Stated task: Report the number of lines containing "lifts", with no other words.

Extracted data:
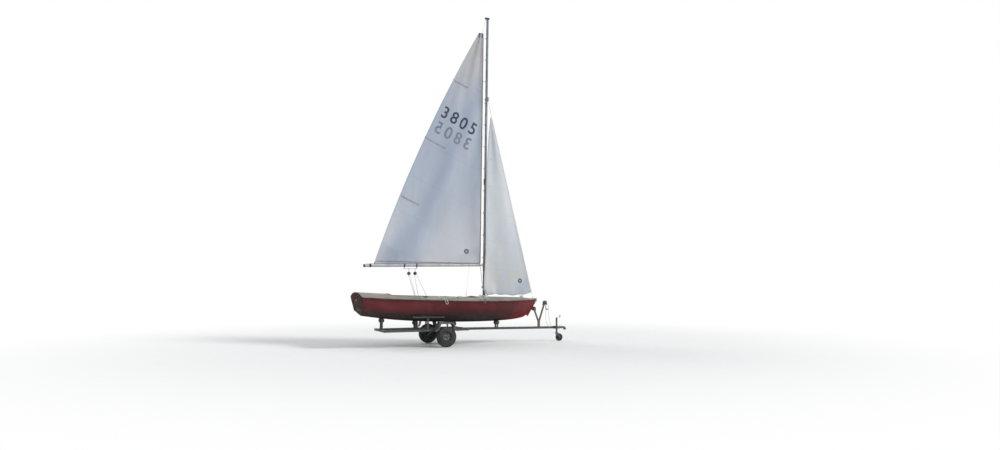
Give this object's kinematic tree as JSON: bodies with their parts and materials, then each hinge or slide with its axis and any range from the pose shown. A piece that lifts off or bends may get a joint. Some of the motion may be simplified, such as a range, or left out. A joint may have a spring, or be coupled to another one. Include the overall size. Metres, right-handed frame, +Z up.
{
  "type": "two-person hard-chine plywood sailing dinghy on its road trailer",
  "caption": "Hard-chine plywood racing dinghy with red topsides and cream decks, mainsail and jib hoisted, standing on its galvanised single-axle trailer.",
  "frame": {"origin": "on the ground under the middle of the whole outline", "axes": "+X to the bow and the tow coupling, +Y to port, +Z up"},
  "size_m": [5.8138, 1.596, 8.6449],
  "materials": {
    "topside_paint": "faded red gloss paint on plywood",
    "bottom_paint": "dull dark red-brown bottom paint on plywood",
    "deck_paint": "chalky cream-grey deck paint on plywood",
    "varnished_wood": "worn varnish",
    "transom_wood": "dark brown varnish, weathered",
    "spar_alloy": "weathered anodised alloy",
    "fitting_steel": "satin stainless steel",
    "black_plastic": "matt black plastic",
    "sailcloth": "woven polyester sailcloth",
    "galvanised": "dull hot-dip galvanised steel",
    "rubber_black": "aged black rubber",
    "tyre_rubber": "black tyre rubber",
    "carpet": "dark grey marine carpet",
    "webbing": "pale woven polyester webbing"
  },
  "bodies": {
    "root": {"aft_bulkhead": "deck_paint", "afterdeck": "deck_paint", "axle": "galvanised", "bow_fitting": "fitting_steel", "bow_snubber": "rubber_black", "bunk_posts": "galvanised", "bunks": "carpet", "centreboard": "varnished_wood", "centreboard_case": "varnished_wood", "chainplates": "fitting_steel", "cockpit_coaming": "deck_paint", "coupling": "galvanised", "cross_members": "galvanised", "drawbar": "galvanised", "floorboards": "varnished_wood", "fore_bulkhead": "deck_paint", "foredeck": "deck_paint", "forestay": "fitting_steel", "gooseneck_bracket": "fitting_steel", "hounds_fitting": "fitting_steel", "hull_bottom": "bottom_paint", "jib": "sailcloth", "jockey_clamp": "galvanised", "jockey_tube": "galvanised", "keel_batten": "bottom_paint", "keel_rollers": "rubber_black", "mast": "spar_alloy", "mast_step": "fitting_steel", "masthead_cap": "black_plastic", "mudguard_stays": "galvanised", "mudguards": "galvanised", "roller_brackets": "galvanised", "rubbing_strakes": "varnished_wood", "rudder_gudgeons": "fitting_steel", "shroud_port": "fitting_steel", "shroud_starboard": "fitting_steel", "side_deck_port": "deck_paint", "side_deck_starboard": "deck_paint", "side_rails": "galvanised", "stem": "topside_paint", "thwart": "varnished_wood", "topside_port": "topside_paint", "topside_starboard": "topside_paint", "transom": "transom_wood", "winch": "galvanised", "winch_post": "galvanised", "winch_strap": "webbing"},
    "boom": {"boom": "spar_alloy", "boom_end_cap": "black_plastic", "gooseneck_tongue": "fitting_steel", "mainsail": "sailcloth", "mainsheet_blocks": "black_plastic", "mainsheet_bail": "fitting_steel"},
    "wheel_left": {"rim_left": "galvanised", "tyre_left": "tyre_rubber"},
    "wheel_right": {"rim_right": "galvanised", "tyre_right": "tyre_rubber"},
    "jockey_fork": {"jockey_fork": "galvanised"},
    "jockey_wheel": {"jockey_wheel": "rubber_black"}
  },
  "joints": [
    {"name": "boom_swing", "type": "hinge", "parent": "root", "child": "boom", "pos_m": [0.42354, 0, 2.02335], "axis": [0.0134, 0, 0.9999], "range_deg": [-65, 65]},
    {"name": "wheel_left_spin", "type": "hinge", "parent": "root", "child": "wheel_left", "pos_m": [-0.80508, 0.7, 0.25], "axis": [0, 1, 0], "continuous": true},
    {"name": "wheel_right_spin", "type": "hinge", "parent": "root", "child": "wheel_right", "pos_m": [-0.80508, -0.7, 0.25], "axis": [0, 1, 0], "continuous": true},
    {"name": "jockey_swivel", "type": "hinge", "parent": "root", "child": "jockey_fork", "pos_m": [2.57492, -0.082, 0.225], "axis": [0, 0, 1], "continuous": true},
    {"name": "jockey_spin", "type": "hinge", "parent": "jockey_fork", "child": "jockey_wheel", "pos_m": [2.64692, -0.082, 0.1], "axis": [0, 1, 0], "continuous": true}
  ]
}
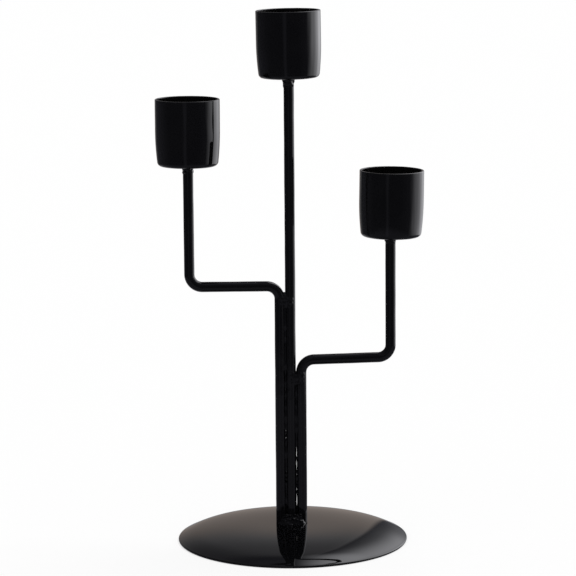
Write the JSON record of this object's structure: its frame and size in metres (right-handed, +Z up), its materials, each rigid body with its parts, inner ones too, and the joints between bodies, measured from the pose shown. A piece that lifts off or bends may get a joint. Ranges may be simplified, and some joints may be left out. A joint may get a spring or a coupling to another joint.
{
  "type": "three-arm candelabra",
  "caption": "Welded wire candelabra with open cylindrical candle cups at stepped heights on bent arms, over a domed round base, in gloss black enamel.",
  "frame": {"origin": "centre of the base on the surface it stands on", "axes": "+Z up; the arms lie in the XZ plane, the taller arm towards -X and the shorter arm towards +X"},
  "size_m": [0.1032, 0.09, 0.208],
  "materials": {
    "black_enamel": "gloss black enamel over steel"
  },
  "bodies": {
    "root": {"base_plate": "black_enamel", "centre_stem": "black_enamel", "left_arm": "black_enamel", "right_arm": "black_enamel", "top_cup": "black_enamel", "left_cup": "black_enamel", "right_cup": "black_enamel", "base_weld": "black_enamel", "left_arm_weld": "black_enamel", "right_arm_weld": "black_enamel", "top_cup_weld": "black_enamel", "left_cup_weld": "black_enamel", "right_cup_weld": "black_enamel"}
  },
  "joints": []
}
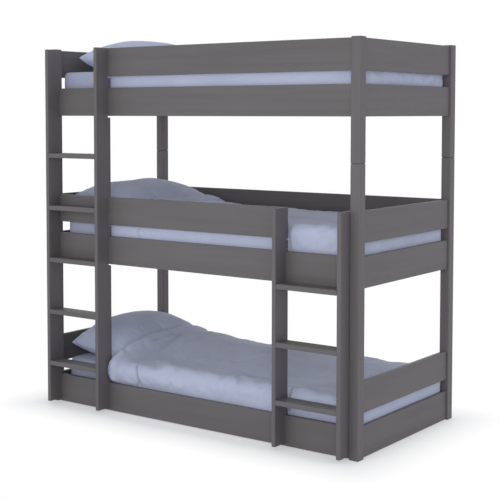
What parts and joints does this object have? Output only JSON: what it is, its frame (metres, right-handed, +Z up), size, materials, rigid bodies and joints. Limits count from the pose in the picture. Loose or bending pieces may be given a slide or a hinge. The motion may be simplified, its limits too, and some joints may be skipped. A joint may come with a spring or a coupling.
{
  "type": "triple bunk bed",
  "caption": "Grey painted timber triple bunk bed: stacked single beds with guard rails, two fixed front ladders, slatted bases, mattresses, pillows and duvets.",
  "frame": {"origin": "on the floor, under the middle of the whole object's bounding box", "axes": "+X runs along the beds from the pillow end to the foot end, +Y from the ladder side to the back, +Z up"},
  "size_m": [1.99, 1.0536, 2.0189],
  "materials": {
    "grey_paint": "satin grey paint over smooth timber board",
    "zinc_steel": "zinc-plated steel bar",
    "bare_pine": "bare sanded softwood with webbing tapes",
    "fitted_sheet": "pale blue-grey cotton sheet stretched over foam",
    "pillowcase": "pale blue-grey cotton pillowcase",
    "duvet_cover": "pale blue-grey cotton duvet cover"
  },
  "bodies": {
    "frame": {"lower_post_front_left": "grey_paint", "upper_post_front_left": "grey_paint", "lower_post_front_right": "grey_paint", "upper_post_front_right": "grey_paint", "lower_post_rear_left": "grey_paint", "upper_post_rear_left": "grey_paint", "lower_post_rear_right": "grey_paint", "upper_post_rear_right": "grey_paint", "post_dowel_front_left": "zinc_steel", "post_dowel_front_right": "zinc_steel", "post_dowel_rear_left": "zinc_steel", "post_dowel_rear_right": "zinc_steel", "bottom_front_side_rail": "grey_paint", "bottom_rear_side_rail": "grey_paint", "middle_front_side_rail": "grey_paint", "middle_rear_side_rail": "grey_paint", "top_front_side_rail": "grey_paint", "top_rear_side_rail": "grey_paint", "bottom_head_lower_board": "grey_paint", "bottom_head_upper_board": "grey_paint", "bottom_foot_lower_board": "grey_paint", "bottom_foot_upper_board": "grey_paint", "middle_front_guard_rail": "grey_paint", "middle_rear_guard_rail": "grey_paint", "middle_head_lower_board": "grey_paint", "middle_head_upper_board": "grey_paint", "middle_foot_lower_board": "grey_paint", "middle_foot_upper_board": "grey_paint", "top_front_guard_rail": "grey_paint", "top_rear_guard_rail": "grey_paint", "top_head_lower_board": "grey_paint", "top_head_upper_board": "grey_paint", "top_foot_lower_board": "grey_paint", "top_foot_upper_board": "grey_paint", "tall_ladder_left_stile": "grey_paint", "tall_ladder_right_stile": "grey_paint", "tall_ladder_tread_1": "grey_paint", "tall_ladder_tread_2": "grey_paint", "tall_ladder_tread_3": "grey_paint", "tall_ladder_tread_4": "grey_paint", "tall_ladder_tread_5": "grey_paint", "short_ladder_left_stile": "grey_paint", "short_ladder_right_stile": "grey_paint", "short_ladder_tread_1": "grey_paint", "short_ladder_tread_2": "grey_paint", "short_ladder_tread_3": "grey_paint", "bottom_slat_roll": "bare_pine", "middle_slat_roll": "bare_pine", "top_slat_roll": "bare_pine"},
    "bottom_mattress": {"bottom_mattress": "fitted_sheet"},
    "bottom_pillow": {"bottom_pillow": "pillowcase"},
    "bottom_duvet": {"bottom_duvet": "duvet_cover"},
    "middle_mattress": {"middle_mattress": "fitted_sheet"},
    "middle_pillow": {"middle_pillow": "pillowcase"},
    "middle_duvet": {"middle_duvet": "duvet_cover"},
    "top_mattress": {"top_mattress": "fitted_sheet"},
    "top_pillow": {"top_pillow": "pillowcase"},
    "top_duvet": {"top_duvet": "duvet_cover"}
  },
  "joints": [
    {"name": "bottom_mattress_lift", "type": "slide", "parent": "frame", "child": "bottom_mattress", "axis": [0, 0, 1], "range_m": [0, 0.15]},
    {"name": "bottom_pillow_lift", "type": "slide", "parent": "bottom_mattress", "child": "bottom_pillow", "axis": [0, 0, 1], "range_m": [0, 0.08]},
    {"name": "bottom_duvet_lift", "type": "slide", "parent": "bottom_pillow", "child": "bottom_duvet", "axis": [0, 0, 1], "range_m": [0, 0.09]},
    {"name": "middle_mattress_lift", "type": "slide", "parent": "frame", "child": "middle_mattress", "axis": [0, 0, 1], "range_m": [0, 0.16]},
    {"name": "middle_pillow_lift", "type": "slide", "parent": "middle_mattress", "child": "middle_pillow", "axis": [0, 0, 1], "range_m": [0, 0.09]},
    {"name": "middle_duvet_lift", "type": "slide", "parent": "middle_pillow", "child": "middle_duvet", "axis": [0, 0, 1], "range_m": [0, 0.1]},
    {"name": "top_mattress_lift", "type": "slide", "parent": "frame", "child": "top_mattress", "axis": [0, 0, 1], "range_m": [0, 0.3]},
    {"name": "top_pillow_lift", "type": "slide", "parent": "top_mattress", "child": "top_pillow", "axis": [0, 0, 1], "range_m": [0, 0.15]},
    {"name": "top_duvet_lift", "type": "slide", "parent": "top_pillow", "child": "top_duvet", "axis": [0, 0, 1], "range_m": [0, 0.15]}
  ]
}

Answer: 2